La confianza es un producto que no se encuentra en el supermercado
Fui el primer changuito en entrar al supermercado el domingo. Madrugador y bien dispuesto, llevé mi propio carro de compras, uno de dos ruedas, forrado con una lona naranja que preserva la intimidad, y que tiene la capacidad de contener la medida exacta de provisiones para tres días. Esta limitación me obliga a evitar los productos voluminosos o innecesarios, y es un freno a la compra compulsiva a la que invitan las góndolas. Arrancando por los productos de limpieza y terminando por los congelados, llegué a la caja que me esperaba desierta, y colaboré como un cliente aplicado con la cajera, ordenándole prolijamente los productos de la misma especie sobre la cinta rodante, y esperé sumiso el final de la cuenta.
Antes de cobrarme, la cajera desmontó medio cuerpo de su silla y cruzó esa línea imaginaria que divide al personal de los clientes, recorrió con la mirada el interior de mi chango, buscando diferentes perspectivas desde donde hallar, por ejemplo, una pastilla desodorizante de inodoro oculta. Pero un doblez de la lona llamó su atención, y avanzó aún más en mi zona privada, asomando francamente su cabeza sobre el chango para hacer una inspección final. Satisfecha, volvió a la banqueta, tomó mis billetes y cambió el rictus policial por una máscara amable. Me ofreció entonces una promoción imperdible: incorporarme a "la comunidad" del hipermercado, y contar con una tarjetita con muchos números. Me negué, y le comenté que nunca aceptaría ser parte de una comunidad cuyo proceso de incorporación presupone la deshonestidad de sus eventuales participantes. No sé qué beneficios me habré perdido a causa de mi reacción, pero el enojo me siguió hasta mi hogar. Mientras descargaba el changuito, escuché en una radio vecina parte del discurso del papa Francisco, que, según supe después, estaba en una catedral en Filadelfia. La voz de Bergoglio decía añorar la época de los almacenes de barrio y el vínculo entre los comerciantes y su comunidad, lo que se expresaba en el fenómeno del "fiado". Me sumé a la nostalgia, y recordé una época, cercana, en la que la confianza se establecía de modo bilateral: los vecinos confiaban en ese comercio, y el comerciante en el vecino.
Pero hoy el vínculo predominante es el crédito y no el fiado.
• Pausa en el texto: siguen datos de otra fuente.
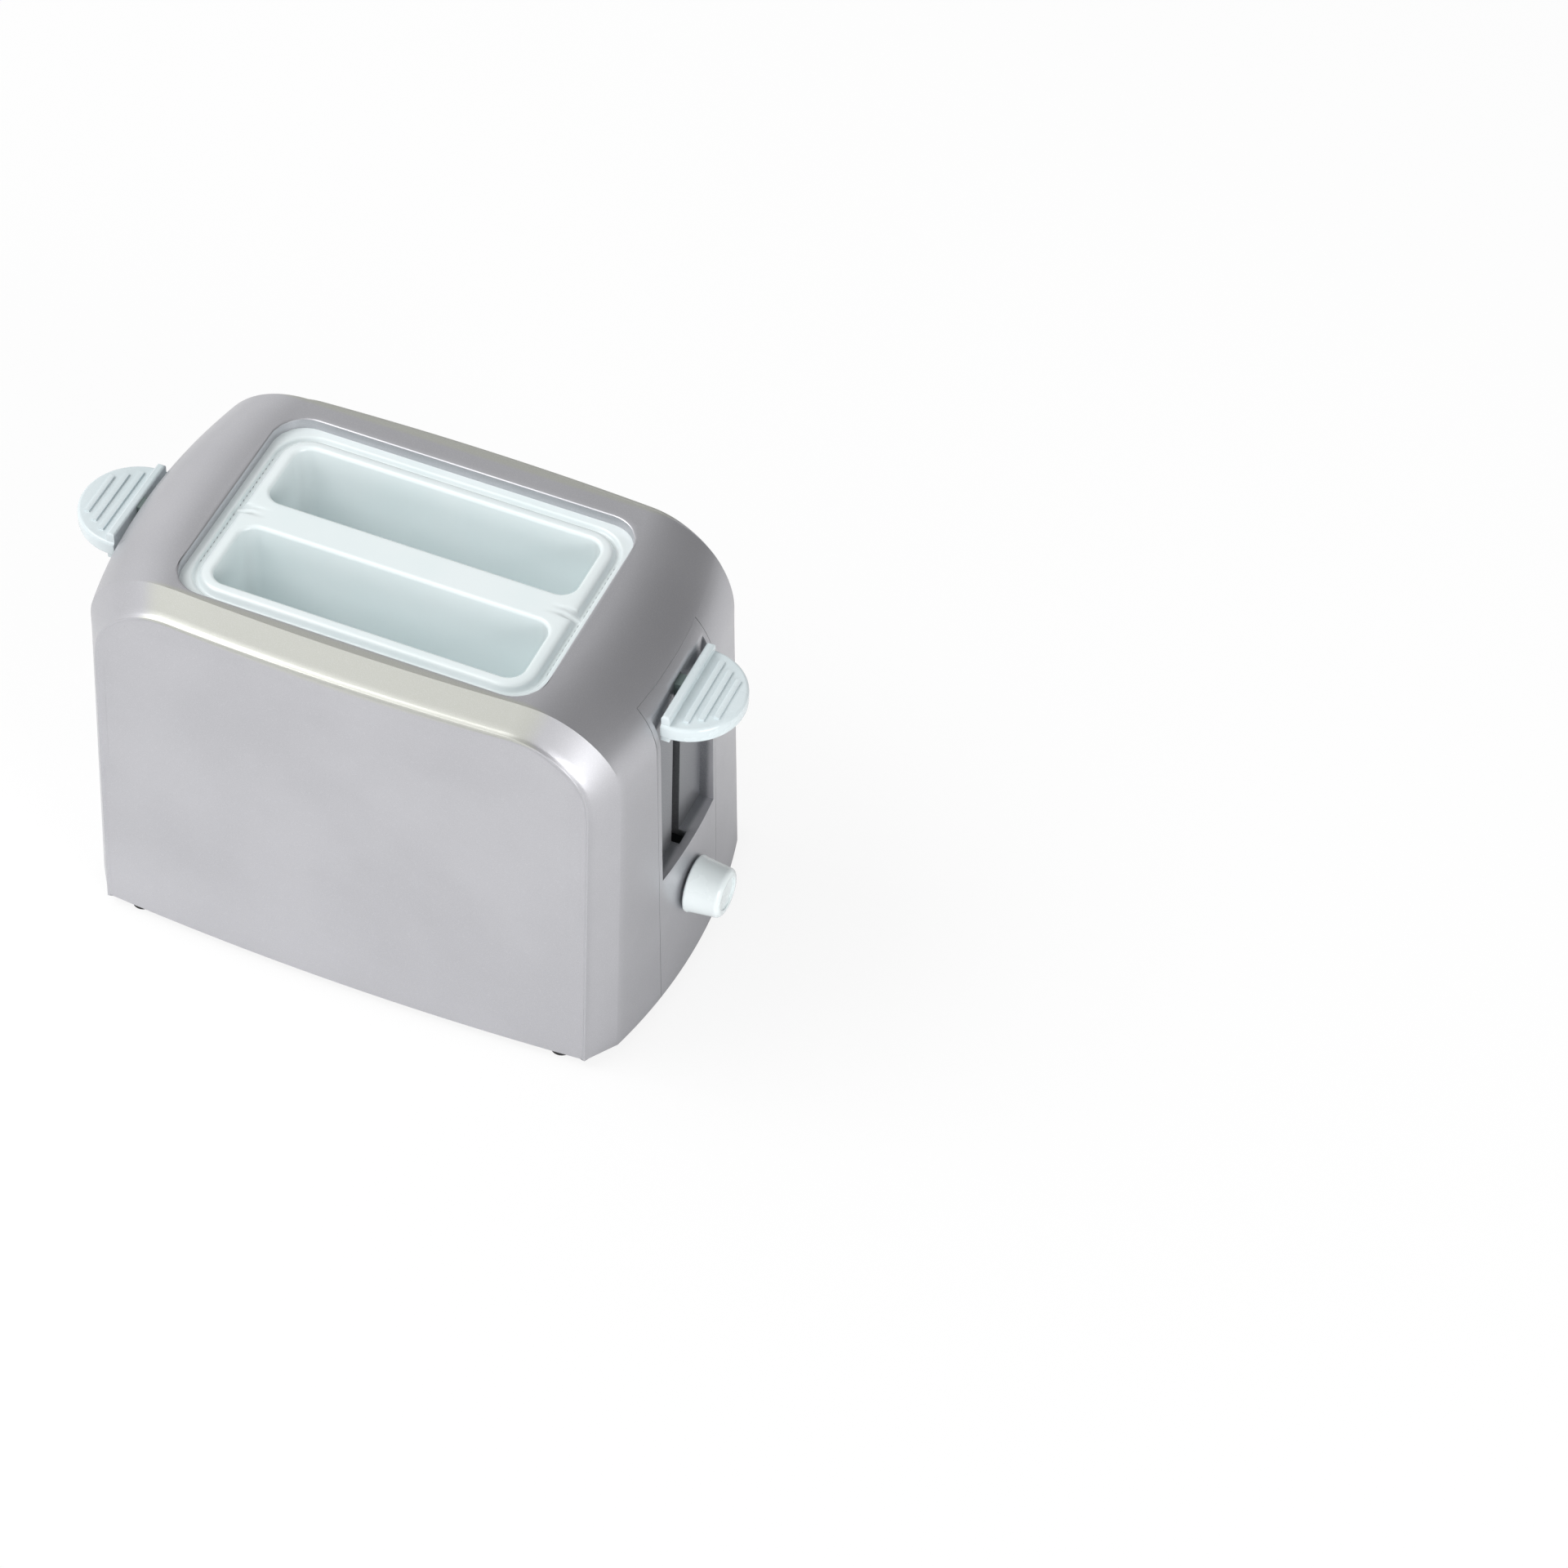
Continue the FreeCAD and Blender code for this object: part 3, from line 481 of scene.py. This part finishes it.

Se establece una confianza de artificio, luego de andar husmeando en la honestidad del otro. Quizás uno de los pocos restos que queden de aquel lazo noble esté presente en el consumo cultural. El placer que produce disfrutar de una obra, de la disciplina que sea, cuando el artista confió en nuestra inteligencia, en nuestra capacidad de emocionarnos. Cuando quien nos entrega una pieza de su arte confió en que nuestra sensibilidad no es distinta de la suya. Por suerte, este fenómeno se experimenta a menudo, en el teatro, el cine, en un libro, en una galería y en una serie danesa que vemos en el celular mientras paseamos al perro. De todos modos, este domingo voy a volver al supermercado, pero sin mi chango de lona naranja. Voy a darles una nueva oportunidad, enfrentando la caja con sus carros de estructura enjaulada, diseñado para confirmar la honestidad de los miembros de la comunidad, en un abrir y cerrar de ojos.